- Given material -

[start]

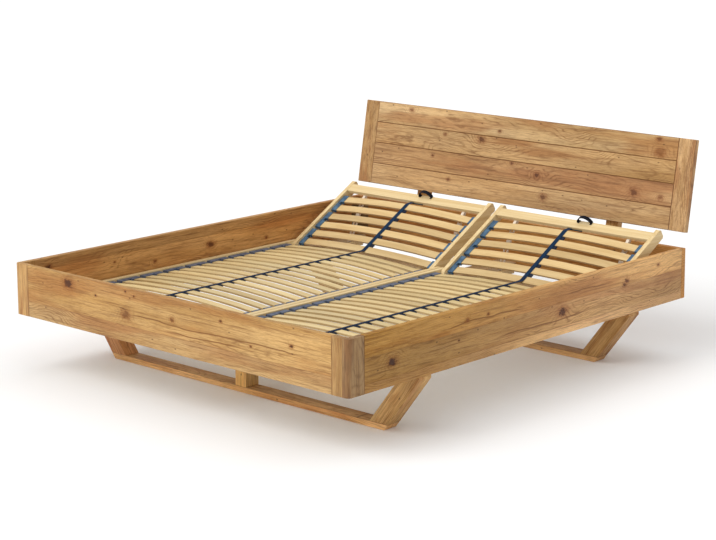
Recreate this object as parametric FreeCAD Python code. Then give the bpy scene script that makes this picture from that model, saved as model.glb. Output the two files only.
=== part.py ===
import FreeCAD, Part
import math
import os

# Floating double bed in solid oak with two slatted bases whose head sections tip up.
# Millimetres. X runs across the bed, Y from the foot to the head, Z up from the floor.
# The origin is on the floor, in the middle of the box round the whole bed.

# Frame of boards
bed_width = 1885.0
frame_length = 2080.0
clear_under = 235.0
rail_height = 215.0
board_thick = 26.0
board_edge = 1.5
corner_side = 82.0
corner_round = 17.5
cleat_wide = 40.0
cleat_high = 27.0
centre_beam_wide = 100.0

# Sled frames under the bed
sled_depth = 70.0
sled_foot_inset = 174.5
runner_high = 24.0
leg_wide = 92.0
leg_trim = 12.0
block_wide = 62.0
front_sled_inset = 374.0
rear_sled_inset = 330.0

# Headboard, its lean from upright in degrees
headboard_lean = 10.0
headboard_lift = 67.0
headboard_set_in = 11.0
plank_count = 4
plank_high = 98.6
stile_wide = 84.0
groove_edge = 2.5
tongue_thick = 7.0
tongue_high = 6.0
bracket_wide = 64.0
bracket_thick = 34.0
bracket_spacing = 1096.0
bracket_below = 190.0
bracket_above = 300.0
low_bolt_shares = (0.16, 0.62)
high_bolt_shares = (0.28, 0.84)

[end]

- What you need to do -
Reproduce the data in full, exactly as presented.

- Complete response -
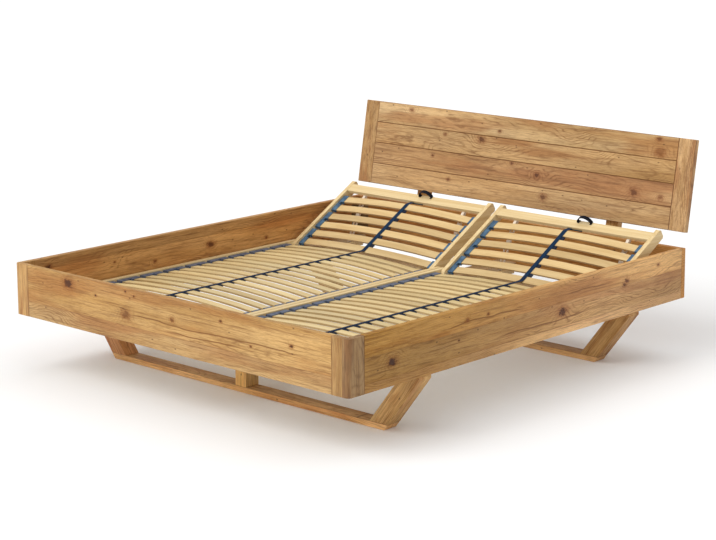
Recreate this object as parametric FreeCAD Python code. Then give the bpy scene script that makes this picture from that model, saved as model.glb. Output the two files only.
=== part.py ===
import FreeCAD, Part
import math
import os

# Floating double bed in solid oak with two slatted bases whose head sections tip up.
# Millimetres. X runs across the bed, Y from the foot to the head, Z up from the floor.
# The origin is on the floor, in the middle of the box round the whole bed.

# Frame of boards
bed_width = 1885.0
frame_length = 2080.0
clear_under = 235.0
rail_height = 215.0
board_thick = 26.0
board_edge = 1.5
corner_side = 82.0
corner_round = 17.5
cleat_wide = 40.0
cleat_high = 27.0
centre_beam_wide = 100.0

# Sled frames under the bed
sled_depth = 70.0
sled_foot_inset = 174.5
runner_high = 24.0
leg_wide = 92.0
leg_trim = 12.0
block_wide = 62.0
front_sled_inset = 374.0
rear_sled_inset = 330.0

# Headboard, its lean from upright in degrees
headboard_lean = 10.0
headboard_lift = 67.0
headboard_set_in = 11.0
plank_count = 4
plank_high = 98.6
stile_wide = 84.0
groove_edge = 2.5
tongue_thick = 7.0
tongue_high = 6.0
bracket_wide = 64.0
bracket_thick = 34.0
bracket_spacing = 1096.0
bracket_below = 190.0
bracket_above = 300.0
low_bolt_shares = (0.16, 0.62)
high_bolt_shares = (0.28, 0.84)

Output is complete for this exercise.